--- start of Supplied data ---
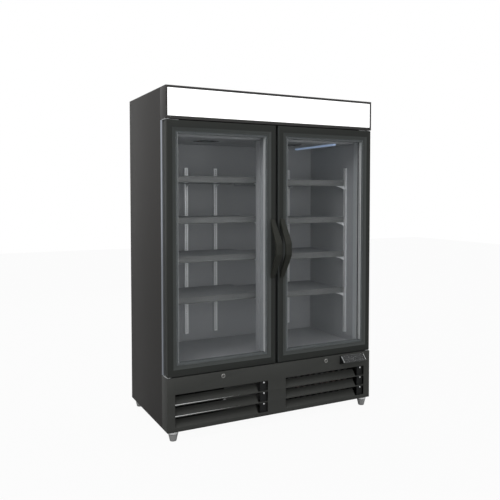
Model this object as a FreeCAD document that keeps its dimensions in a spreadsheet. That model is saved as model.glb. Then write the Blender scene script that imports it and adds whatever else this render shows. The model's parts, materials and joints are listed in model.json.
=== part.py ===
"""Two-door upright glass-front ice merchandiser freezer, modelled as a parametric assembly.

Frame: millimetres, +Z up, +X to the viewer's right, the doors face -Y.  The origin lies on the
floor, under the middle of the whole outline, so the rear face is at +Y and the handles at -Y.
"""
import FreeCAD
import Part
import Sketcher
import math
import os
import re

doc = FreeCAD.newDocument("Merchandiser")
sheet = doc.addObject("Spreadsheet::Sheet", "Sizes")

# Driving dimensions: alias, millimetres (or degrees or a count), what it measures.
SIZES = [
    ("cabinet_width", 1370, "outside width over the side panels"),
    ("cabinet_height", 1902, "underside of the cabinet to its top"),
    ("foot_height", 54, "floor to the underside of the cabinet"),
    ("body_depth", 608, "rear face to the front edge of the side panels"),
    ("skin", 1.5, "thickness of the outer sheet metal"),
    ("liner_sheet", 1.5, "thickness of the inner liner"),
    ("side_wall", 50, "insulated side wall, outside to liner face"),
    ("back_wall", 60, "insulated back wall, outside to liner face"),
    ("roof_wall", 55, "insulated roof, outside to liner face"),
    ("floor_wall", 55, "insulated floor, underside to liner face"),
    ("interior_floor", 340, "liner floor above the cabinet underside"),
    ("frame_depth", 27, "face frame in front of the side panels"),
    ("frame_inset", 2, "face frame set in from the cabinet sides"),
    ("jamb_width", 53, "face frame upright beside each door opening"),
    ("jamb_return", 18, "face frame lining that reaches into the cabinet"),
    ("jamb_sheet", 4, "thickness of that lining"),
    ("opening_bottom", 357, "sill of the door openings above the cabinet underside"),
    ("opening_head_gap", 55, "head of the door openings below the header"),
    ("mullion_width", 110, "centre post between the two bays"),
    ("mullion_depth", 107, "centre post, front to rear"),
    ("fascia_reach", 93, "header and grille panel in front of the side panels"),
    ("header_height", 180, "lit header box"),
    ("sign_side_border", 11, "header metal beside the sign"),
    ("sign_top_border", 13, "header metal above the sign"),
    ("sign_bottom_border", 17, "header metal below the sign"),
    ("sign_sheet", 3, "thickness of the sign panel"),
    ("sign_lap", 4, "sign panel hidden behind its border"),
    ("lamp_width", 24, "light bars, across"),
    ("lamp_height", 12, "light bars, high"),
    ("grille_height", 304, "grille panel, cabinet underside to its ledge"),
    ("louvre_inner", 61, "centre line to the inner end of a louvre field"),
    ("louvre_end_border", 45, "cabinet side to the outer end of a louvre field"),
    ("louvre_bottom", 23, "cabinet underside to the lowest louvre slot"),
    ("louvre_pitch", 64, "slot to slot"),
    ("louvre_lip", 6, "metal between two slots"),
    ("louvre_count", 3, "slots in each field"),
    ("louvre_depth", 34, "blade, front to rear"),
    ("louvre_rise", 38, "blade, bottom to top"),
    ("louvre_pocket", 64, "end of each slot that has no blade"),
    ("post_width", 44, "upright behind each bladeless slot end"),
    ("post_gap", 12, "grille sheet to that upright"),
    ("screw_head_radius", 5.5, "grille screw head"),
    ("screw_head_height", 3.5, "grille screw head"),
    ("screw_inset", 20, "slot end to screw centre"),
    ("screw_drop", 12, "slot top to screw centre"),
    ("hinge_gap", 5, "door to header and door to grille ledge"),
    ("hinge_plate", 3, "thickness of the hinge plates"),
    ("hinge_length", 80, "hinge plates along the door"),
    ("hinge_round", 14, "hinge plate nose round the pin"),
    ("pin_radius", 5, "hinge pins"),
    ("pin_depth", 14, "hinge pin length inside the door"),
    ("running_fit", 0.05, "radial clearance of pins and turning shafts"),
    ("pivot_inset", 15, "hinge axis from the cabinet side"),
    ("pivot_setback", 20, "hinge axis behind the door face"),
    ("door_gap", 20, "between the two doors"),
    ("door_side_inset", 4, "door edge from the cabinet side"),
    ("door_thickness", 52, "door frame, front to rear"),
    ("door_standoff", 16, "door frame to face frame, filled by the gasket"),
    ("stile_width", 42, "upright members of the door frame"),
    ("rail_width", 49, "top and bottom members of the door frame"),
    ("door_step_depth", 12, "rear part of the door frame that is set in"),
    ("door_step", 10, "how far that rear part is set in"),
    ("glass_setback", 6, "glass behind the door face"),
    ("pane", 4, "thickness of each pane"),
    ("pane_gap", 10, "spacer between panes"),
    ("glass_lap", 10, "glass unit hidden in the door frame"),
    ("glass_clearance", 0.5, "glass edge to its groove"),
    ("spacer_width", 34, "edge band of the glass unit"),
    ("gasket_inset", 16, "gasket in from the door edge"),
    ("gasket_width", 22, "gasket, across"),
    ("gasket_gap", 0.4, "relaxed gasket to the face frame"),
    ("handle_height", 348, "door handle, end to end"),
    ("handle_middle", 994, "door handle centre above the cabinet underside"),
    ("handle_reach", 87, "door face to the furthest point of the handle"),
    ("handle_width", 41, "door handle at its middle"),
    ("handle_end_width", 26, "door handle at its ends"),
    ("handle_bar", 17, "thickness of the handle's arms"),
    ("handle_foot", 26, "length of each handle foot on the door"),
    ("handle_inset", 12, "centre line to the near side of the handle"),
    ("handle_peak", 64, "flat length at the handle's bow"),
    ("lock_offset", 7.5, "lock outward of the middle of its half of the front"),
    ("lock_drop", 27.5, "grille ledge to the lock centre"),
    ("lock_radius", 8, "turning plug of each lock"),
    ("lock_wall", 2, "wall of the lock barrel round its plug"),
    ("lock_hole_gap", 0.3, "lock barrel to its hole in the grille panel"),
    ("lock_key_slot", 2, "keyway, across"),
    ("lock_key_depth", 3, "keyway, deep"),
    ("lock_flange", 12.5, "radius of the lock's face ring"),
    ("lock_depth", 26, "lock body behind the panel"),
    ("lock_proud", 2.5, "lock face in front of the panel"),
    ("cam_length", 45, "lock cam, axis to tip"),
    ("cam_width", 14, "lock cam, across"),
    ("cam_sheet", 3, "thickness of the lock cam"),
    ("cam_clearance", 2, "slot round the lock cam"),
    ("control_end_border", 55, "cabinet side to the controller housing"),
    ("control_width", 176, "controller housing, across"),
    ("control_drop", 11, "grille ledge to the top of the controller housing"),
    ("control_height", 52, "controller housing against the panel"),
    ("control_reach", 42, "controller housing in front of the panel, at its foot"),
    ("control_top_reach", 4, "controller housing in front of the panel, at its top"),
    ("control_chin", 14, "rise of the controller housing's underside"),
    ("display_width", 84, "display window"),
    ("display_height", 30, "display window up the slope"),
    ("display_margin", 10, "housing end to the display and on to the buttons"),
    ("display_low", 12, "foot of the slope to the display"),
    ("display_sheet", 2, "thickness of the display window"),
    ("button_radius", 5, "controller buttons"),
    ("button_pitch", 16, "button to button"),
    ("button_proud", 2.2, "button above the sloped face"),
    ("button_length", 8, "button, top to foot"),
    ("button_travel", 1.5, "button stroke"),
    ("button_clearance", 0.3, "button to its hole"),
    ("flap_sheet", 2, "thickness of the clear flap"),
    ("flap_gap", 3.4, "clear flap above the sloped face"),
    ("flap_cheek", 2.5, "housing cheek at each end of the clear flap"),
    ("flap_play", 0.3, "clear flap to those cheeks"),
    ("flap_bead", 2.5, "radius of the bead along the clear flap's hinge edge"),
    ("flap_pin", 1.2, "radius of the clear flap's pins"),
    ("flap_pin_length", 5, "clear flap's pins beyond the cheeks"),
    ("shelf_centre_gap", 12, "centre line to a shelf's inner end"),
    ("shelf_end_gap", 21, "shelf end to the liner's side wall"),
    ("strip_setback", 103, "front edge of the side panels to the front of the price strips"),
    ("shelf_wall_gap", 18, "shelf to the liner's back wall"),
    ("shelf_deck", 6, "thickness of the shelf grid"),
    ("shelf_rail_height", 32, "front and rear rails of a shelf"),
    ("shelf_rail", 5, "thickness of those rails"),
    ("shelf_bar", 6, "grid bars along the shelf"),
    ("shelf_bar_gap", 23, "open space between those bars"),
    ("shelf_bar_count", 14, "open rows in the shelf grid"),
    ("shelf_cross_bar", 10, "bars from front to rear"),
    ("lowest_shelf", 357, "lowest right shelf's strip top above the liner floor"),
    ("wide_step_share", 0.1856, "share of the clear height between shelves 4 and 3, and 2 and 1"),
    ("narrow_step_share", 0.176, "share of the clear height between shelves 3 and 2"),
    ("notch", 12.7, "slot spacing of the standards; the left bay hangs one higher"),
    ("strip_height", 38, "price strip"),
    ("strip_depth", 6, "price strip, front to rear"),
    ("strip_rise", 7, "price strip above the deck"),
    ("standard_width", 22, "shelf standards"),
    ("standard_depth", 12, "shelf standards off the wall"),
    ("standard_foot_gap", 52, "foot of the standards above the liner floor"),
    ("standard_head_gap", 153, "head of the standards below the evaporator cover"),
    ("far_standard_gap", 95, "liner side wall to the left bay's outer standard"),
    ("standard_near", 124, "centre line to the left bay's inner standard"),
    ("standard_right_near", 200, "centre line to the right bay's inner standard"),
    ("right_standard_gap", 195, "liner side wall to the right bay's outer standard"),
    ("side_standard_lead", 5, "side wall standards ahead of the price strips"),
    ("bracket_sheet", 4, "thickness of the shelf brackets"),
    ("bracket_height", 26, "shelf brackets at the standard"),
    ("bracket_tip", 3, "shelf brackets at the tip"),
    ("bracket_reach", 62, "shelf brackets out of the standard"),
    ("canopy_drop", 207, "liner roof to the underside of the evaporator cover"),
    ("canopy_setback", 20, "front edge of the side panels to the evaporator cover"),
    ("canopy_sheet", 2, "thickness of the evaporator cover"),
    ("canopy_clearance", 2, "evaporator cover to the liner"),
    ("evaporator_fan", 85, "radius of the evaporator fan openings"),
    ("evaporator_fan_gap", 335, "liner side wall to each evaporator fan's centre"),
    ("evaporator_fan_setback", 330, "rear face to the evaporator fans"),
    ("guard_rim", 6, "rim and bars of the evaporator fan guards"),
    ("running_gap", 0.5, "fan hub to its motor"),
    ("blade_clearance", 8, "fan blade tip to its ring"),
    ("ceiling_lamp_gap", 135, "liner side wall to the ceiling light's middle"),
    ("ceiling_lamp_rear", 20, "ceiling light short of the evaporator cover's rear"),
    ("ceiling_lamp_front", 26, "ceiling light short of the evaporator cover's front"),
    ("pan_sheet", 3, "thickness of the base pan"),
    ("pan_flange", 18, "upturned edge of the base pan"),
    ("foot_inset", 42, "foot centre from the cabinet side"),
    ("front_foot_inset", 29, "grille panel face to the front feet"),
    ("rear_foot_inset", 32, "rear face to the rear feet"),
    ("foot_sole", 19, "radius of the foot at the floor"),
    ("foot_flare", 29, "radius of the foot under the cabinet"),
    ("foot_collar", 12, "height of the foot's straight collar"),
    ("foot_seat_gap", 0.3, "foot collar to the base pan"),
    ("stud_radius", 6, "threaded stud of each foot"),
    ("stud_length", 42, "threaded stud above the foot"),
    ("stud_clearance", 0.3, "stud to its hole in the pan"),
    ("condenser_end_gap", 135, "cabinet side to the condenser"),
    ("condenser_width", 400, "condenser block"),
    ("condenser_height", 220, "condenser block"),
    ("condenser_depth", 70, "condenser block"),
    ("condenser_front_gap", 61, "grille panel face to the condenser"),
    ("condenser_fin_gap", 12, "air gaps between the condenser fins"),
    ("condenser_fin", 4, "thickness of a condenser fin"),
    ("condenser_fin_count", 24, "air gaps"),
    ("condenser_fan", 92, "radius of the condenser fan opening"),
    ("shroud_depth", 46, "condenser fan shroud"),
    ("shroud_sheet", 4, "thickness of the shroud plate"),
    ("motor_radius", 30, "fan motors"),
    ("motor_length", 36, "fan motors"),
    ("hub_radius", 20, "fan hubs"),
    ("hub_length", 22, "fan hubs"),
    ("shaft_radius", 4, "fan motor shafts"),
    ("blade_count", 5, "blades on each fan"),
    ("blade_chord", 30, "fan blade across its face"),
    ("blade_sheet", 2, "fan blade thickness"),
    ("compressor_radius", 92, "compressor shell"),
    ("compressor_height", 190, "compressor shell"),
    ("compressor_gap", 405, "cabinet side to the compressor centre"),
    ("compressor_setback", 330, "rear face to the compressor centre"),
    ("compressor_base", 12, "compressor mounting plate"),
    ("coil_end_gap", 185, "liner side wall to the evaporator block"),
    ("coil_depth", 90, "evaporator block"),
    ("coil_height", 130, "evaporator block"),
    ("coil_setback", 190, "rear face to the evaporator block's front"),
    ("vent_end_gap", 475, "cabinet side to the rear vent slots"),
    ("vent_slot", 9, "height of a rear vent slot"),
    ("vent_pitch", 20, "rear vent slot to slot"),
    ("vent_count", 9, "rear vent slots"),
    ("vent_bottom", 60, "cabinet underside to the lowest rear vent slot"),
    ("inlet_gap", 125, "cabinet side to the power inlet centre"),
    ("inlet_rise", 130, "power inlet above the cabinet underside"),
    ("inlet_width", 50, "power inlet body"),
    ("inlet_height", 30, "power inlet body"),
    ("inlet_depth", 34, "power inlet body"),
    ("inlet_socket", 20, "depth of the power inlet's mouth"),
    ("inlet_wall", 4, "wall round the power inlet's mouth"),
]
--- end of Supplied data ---
▸ Goal of the exercise
Only the lines from the first line of the material above through the line that contains "a parametric assembly." should be quoted, each one exactly.

▸ Expected answer
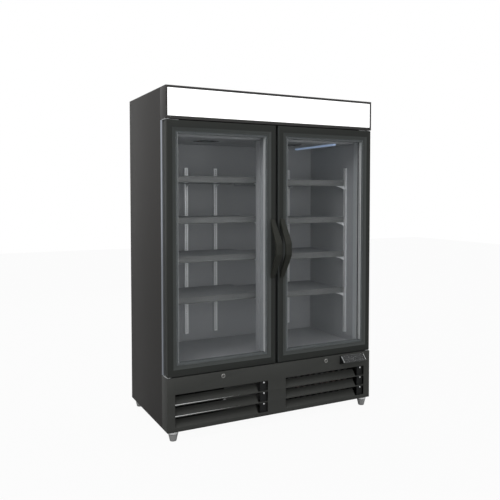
Model this object as a FreeCAD document that keeps its dimensions in a spreadsheet. That model is saved as model.glb. Then write the Blender scene script that imports it and adds whatever else this render shows. The model's parts, materials and joints are listed in model.json.
=== part.py ===
"""Two-door upright glass-front ice merchandiser freezer, modelled as a parametric assembly.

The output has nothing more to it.